Европа переживала время, в котором реальность встала с ног на голову. Гамлет морочил голову Полонию расплывчатыми очертаниями облаков. Дар Дон Кихота самого себя одурачивать — то, на чем концентрируется беспокойство эпохи. Идентификация личности, впервые в европейской истории, стала вопросом обличения или догадки. Смех Чосера над «мощами свиней» не был скептицизмом по отношению к подобным реликвиям, перед которыми должно преклоняться. Но в «Дон Кихоте» подмена лошадиного копыта баптистской купелью со всей серьезностью ставит вопрос (независимо от намерений Сервантеса), не является ли то, что мы называем баптистской купелью, водой, лишенной всякого «кихотичного» волшебства, которое мы ей приписываем.
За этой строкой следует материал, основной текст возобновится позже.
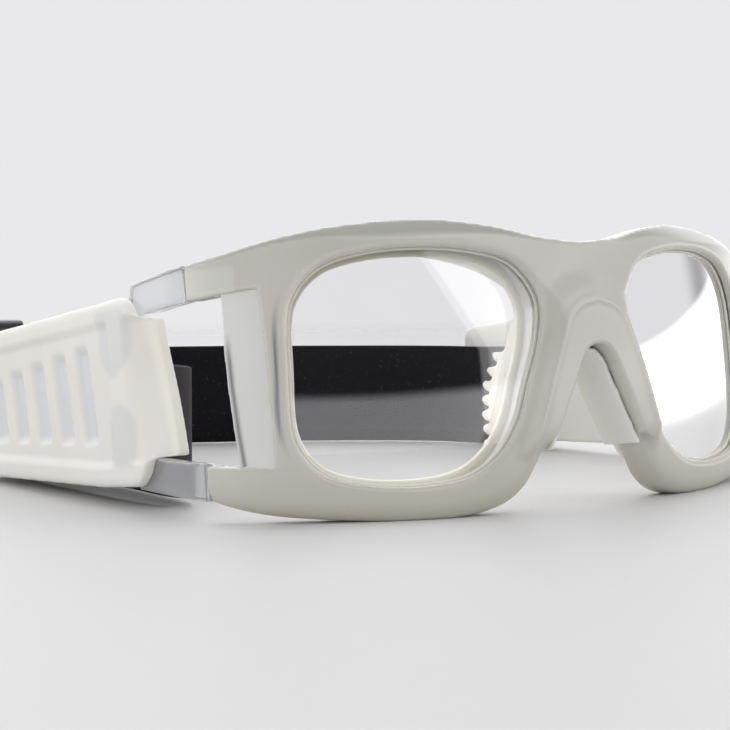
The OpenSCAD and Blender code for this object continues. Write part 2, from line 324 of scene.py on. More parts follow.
def noise(tree, scale, detail):
    """Noise in the piece's own space. Scale is in cycles per metre."""
    place = add_node(tree, "ShaderNodeTexCoord")
    made = add_node(tree, "ShaderNodeTexNoise", Scale=scale, Detail=detail)
    tree.links.new(place.outputs["Object"], made.inputs["Vector"])
    return made.outputs["Fac"]


def two_colours(tree, factor, low, high, start, end):
    ramp = add_node(tree, "ShaderNodeValToRGB")
    ramp.color_ramp.elements[0].position = start
    ramp.color_ramp.elements[0].color = (*low, 1)
    ramp.color_ramp.elements[1].position = end
    ramp.color_ramp.elements[1].color = (*high, 1)
    tree.links.new(factor, ramp.inputs["Fac"])
    return ramp.outputs["Color"]


def mask_of(tree, name):
    return add_node(tree, "ShaderNodeAttribute", attribute_name=name).outputs["Fac"]


def mixed(tree, factor, a, b):
    mix = add_node(tree, "ShaderNodeMix", data_type="RGBA")
    tree.links.new(factor, mix.inputs["Factor"])
    colours = [s for s in mix.inputs if s.type == "RGBA"]
    for socket, value in zip(colours, (a, b)):
        if isinstance(value, tuple):
            socket.default_value = (*value, 1)
        else:
            tree.links.new(value, socket)
    return [s for s in mix.outputs if s.type == "RGBA"][0]


def bump(tree, shader, height, depth, strength):
    """A bump of that depth in metres."""
    made = add_node(tree, "ShaderNodeBump", Distance=depth, Strength=strength)
    tree.links.new(height, made.inputs["Height"])
    tree.links.new(made.outputs["Normal"], shader.inputs["Normal"])


def lets_light_through(made, tree, shader):
    """Lamps shine through the clear plastic, so that it casts no dark shadow."""
    path = add_node(tree, "ShaderNodeLightPath")
    clear = add_node(tree, "ShaderNodeBsdfTransparent", Color=(0.93, 0.94, 0.94, 1))
    mix = add_node(tree, "ShaderNodeMixShader")
    tree.links.new(path.outputs["Is Shadow Ray"], mix.inputs["Fac"])
    tree.links.new(shader.outputs["BSDF"], mix.inputs[1])
    tree.links.new(clear.outputs["BSDF"], mix.inputs[2])
    tree.links.new(mix.outputs["Shader"], tree.nodes["Material Output"].inputs["Surface"])


def milky_plastic():
    made, tree, shader = material("milky_plastic", Roughness=0.26, IOR=1.49, Subsurface_Weight=0.35,
                                  Subsurface_Scale=0.003, Coat_Weight=0.1, Coat_Roughness=0.12)
    shader.inputs["Subsurface Radius"].default_value = (1.0, 0.95, 0.85)
    base = two_colours(tree, noise(tree, 35, 2), (0.555, 0.545, 0.49), (0.615, 0.605, 0.55), 0.35, 0.65)
    # Painted shade: the lower part of the front is darker and warmer.
    low = mixed(tree, mask_of(tree, "low"), base, (0.56, 0.54, 0.465))
    # Painted light: a paler patch over each arm's upper tab.
    tab_lit = mixed(tree, mask_of(tree, "tab_painted_light"), low, (0.66, 0.66, 0.61))
    # Painted shade: the brow chamfer is darker.
    brow = mixed(tree, mask_of(tree, "brow_painted_shade"), tab_lit, (0.45, 0.45, 0.41))
    # Painted shade: a dark crescent in the groove beside each lens opening.
    rim = mixed(tree, mask_of(tree, "crescent_painted_shade"), brow, (0.26, 0.27, 0.30))
    tree.links.new(rim, shader.inputs["Base Color"])
    bump(tree, shader, noise(tree, 900, 2), 0.00001, 0.3)
    return made


def clear_plastic(name, tint, roughness):
    made, tree, shader = material(name, Roughness=roughness, IOR=1.49, Transmission_Weight=1.0)
    colour = two_colours(tree, noise(tree, 60, 2), tint, tuple(min(1, c * 1.03) for c in tint), 0.4, 0.6)
    tree.links.new(colour, shader.inputs["Base Color"])
    lets_light_through(made, tree, shader)
    return made


def arm_plastic():
    """Clear bars that run into the frosted bar beside the window."""
    made, tree, shader = material("clear_arm_plastic", IOR=1.49)
    frosted = mask_of(tree, "frosted")
    clear = two_colours(tree, noise(tree, 60, 2), (0.66, 0.67, 0.68), (0.70, 0.71, 0.72), 0.4, 0.6)
    bar = mixed(tree, frosted, clear, (0.80, 0.80, 0.78))
    # Painted shade: a dark line just inside the window bar's rear edge.
    edge_shaded = mixed(tree, mask_of(tree, "edge_painted_shade"), bar, (0.22, 0.22, 0.23))
    tree.links.new(edge_shaded, shader.inputs["Base Color"])
    for socket, at_bars, at_window in (("Transmission Weight", 0.75, 0.2), ("Roughness", 0.12, 0.3)):
        blend = add_node(tree, "ShaderNodeMapRange")
        blend.inputs["To Min"].default_value = at_bars
        blend.inputs["To Max"].default_value = at_window
        tree.links.new(frosted, blend.inputs["Value"])
        tree.links.new(blend.outputs["Result"], shader.inputs[socket])
    lets_light_through(made, tree, shader)
    return made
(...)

Я полагаю, что за многие годы значение «Дон Кихота» усвистало в ветра Просвещения и ярко проплыло под фальшивыми флагами, которые мы охотно вздернули на флагшток. Это–то и приковало набоковский взгляд. Он хотел, чтобы книга оставалась сама по себе, чтобы она была сказкой, была вымышленной постройкой, не имеющей отношения к мифу «реальная жизнь». И тем не менее это именно та книга, что играет в игры с «реальной жизнью». В своем роде она представляет собой нечто вроде трактата о том, как значения заползают в вещи и жизни. Это книга об очаровании, о неуместности очарования в неочарованном мире и о вздорности очарования в целом. Несмотря на это, она очаровывает. При нашем содействии вкупе с неверным прочтением книга превратилась в то, что сама и высмеивала.